Strategic Positioning and Future Path

By the mid-2020s, Future FinTech occupied a particular niche: a publicly-listed blockchain and cryptocurrency infrastructure company with roots in fintech lending, trying to capture value in an ecosystem still taking shape. The company’s origin in lending gave it operational discipline and understanding of financial markets; its pivot to blockchain positioned it in a high-growth but speculative domain. Whether that positioning proves durable depends on whether blockchain technology matures into infrastructure that traditional finance adopts, or remains a speculative asset class.

The company continues to publish research, acquire blockchain properties, and stake claims in emerging cryptocurrency and distributed-ledger niches. Its American stock listing provides transparency, regulatory oversight, and access to capital—advantages its Chinese competitors lack. But it also exposes the company to short-term performance pressure and the scrutiny of investors accustomed to traditional financial metrics and business models.

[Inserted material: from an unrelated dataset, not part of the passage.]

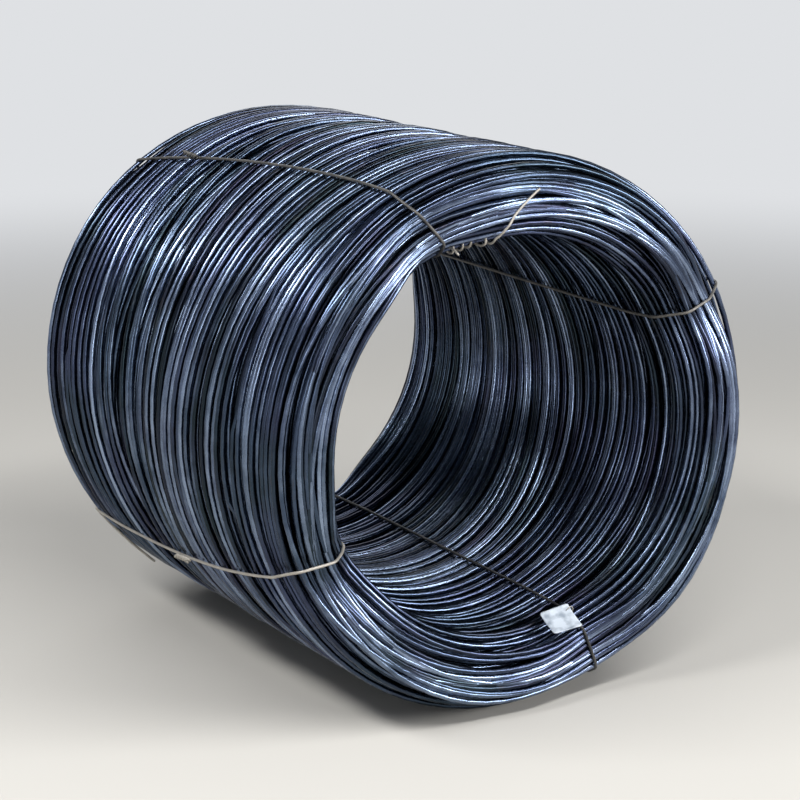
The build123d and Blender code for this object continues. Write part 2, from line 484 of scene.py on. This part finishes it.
def hot_rolled_mill_scale():
    """Hot-rolled steel rod, air cooled, under its own mill scale: a thin dark blue-grey oxide, half glossy,
    that gives each turn a narrow bright line on near black. Its film is faintly violet in some places and
    green in others over 100 to 300 mm. Turns differ, as the scale is thinner on some, and it clouds over 40
    to 150 mm. Streaks of it about 45 mm long and 10 mm wide run along the rod, and some are a duller
    brown."""
    made, tree, shader = material("hot_rolled_steel_mill_scale")
    place = node(tree, "ShaderNodeTexCoord").outputs
    tone = node(tree, "ShaderNodeAttribute", {"attribute_name": "tone"}).outputs["Fac"]
    settings = {"Scale": 9.0, "Detail": 5.0, "Roughness": 0.65}
    cloud = node(tree, "ShaderNodeTexNoise", settings, {"Vector": place["Object"]})
    along = node(tree, "ShaderNodeSeparateXYZ", None, {"Vector": place["UV"]}).outputs
    on_rod = node(tree, "ShaderNodeCombineXYZ", None, {"X": along["X"], "Y": along["Y"], "Z": tone})
    settings = {"operation": "MULTIPLY", 1: (22.0, 4.0, 60.0)}
    streak = node(tree, "ShaderNodeVectorMath", settings, {0: on_rod.outputs[0]})
    settings = {"Scale": 1.0, "Detail": 4.0, "Roughness": 0.7}
    flake = node(tree, "ShaderNodeTexNoise", settings, {"Vector": streak.outputs[0]})
    settings = {"operation": "MULTIPLY_ADD", 1: 0.8}
    thin = node(tree, "ShaderNodeMath", settings, {0: cloud.outputs["Fac"], 2: tone})
    shade = node(tree, "ShaderNodeValToRGB", None, {"Fac": thin.outputs[0]})
    ramp = shade.color_ramp.elements
    ramp[0].position, ramp[0].color = 0.25, linear("#20252C")
    ramp[1].position, ramp[1].color = 1.00, linear("#94A4BE")
    ramp.new(0.62).color = linear("#445065")
    film = node(tree, "ShaderNodeTexNoise", {"Scale": 4.0, "Detail": 2.0}, {"Vector": place["Object"]})
    tint = node(tree, "ShaderNodeValToRGB", None, {"Fac": film.outputs["Fac"]})
    ramp = tint.color_ramp.elements
    ramp[0].position, ramp[0].color = 0.38, linear("#3D5257")
    ramp[1].position, ramp[1].color = 0.62, linear("#57537A")
    settings = {"data_type": "RGBA", 0: 0.16}
    tinted = node(tree, "ShaderNodeMix", settings, {6: shade.outputs[0], 7: tint.outputs[0]})
    settings = {"From Min": 0.60, "From Max": 0.70, "To Max": 0.3}
    brown = node(tree, "ShaderNodeMapRange", settings, {"Value": flake.outputs["Fac"]})
    settings = {"data_type": "RGBA", 7: linear("#54483F")}
    colour = node(tree, "ShaderNodeMix", settings, {0: brown.outputs[0], 6: tinted.outputs[2]})
    tree.links.new(colour.outputs[2], shader.inputs["Base Color"])
    settings = {"From Min": 0.3, "From Max": 0.7, "To Min": 0.22, "To Max": 0.31}
    gloss = node(tree, "ShaderNodeMapRange", settings, {"Value": flake.outputs["Fac"]})
    tree.links.new(gloss.outputs[0], shader.inputs["Roughness"])
    settings = {"Strength": 0.06, "Distance": 0.0004}
    bump = node(tree, "ShaderNodeBump", settings, {"Height": flake.outputs["Fac"]})
    tree.links.new(bump.outputs[0], shader.inputs["Normal"])
    shader.inputs["Metallic"].default_value = 1.0
    return made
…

How to Research Future FinTech

Investors and analysts examining Future FinTech should begin with the company’s 10-K annual report filed with the Securities and Exchange Commission, citing its CIK 1066923. Pay particular attention to how the company allocates R&D spending between its legacy lending operations and new blockchain initiatives, and whether it has achieved revenue recognition from blockchain or cryptocurrency properties. Track the company’s intellectual-property filings and research partnerships, which signal its technical ambitions. Monitor regulatory developments in both cryptocurrency markets and cross-border fintech, as Future FinTech’s fortunes hinge on both. Finally, observe management commentary on the competitive moat the company believes it has built in blockchain infrastructure and whether that moat is defensible or eroding as other technology firms enter the space.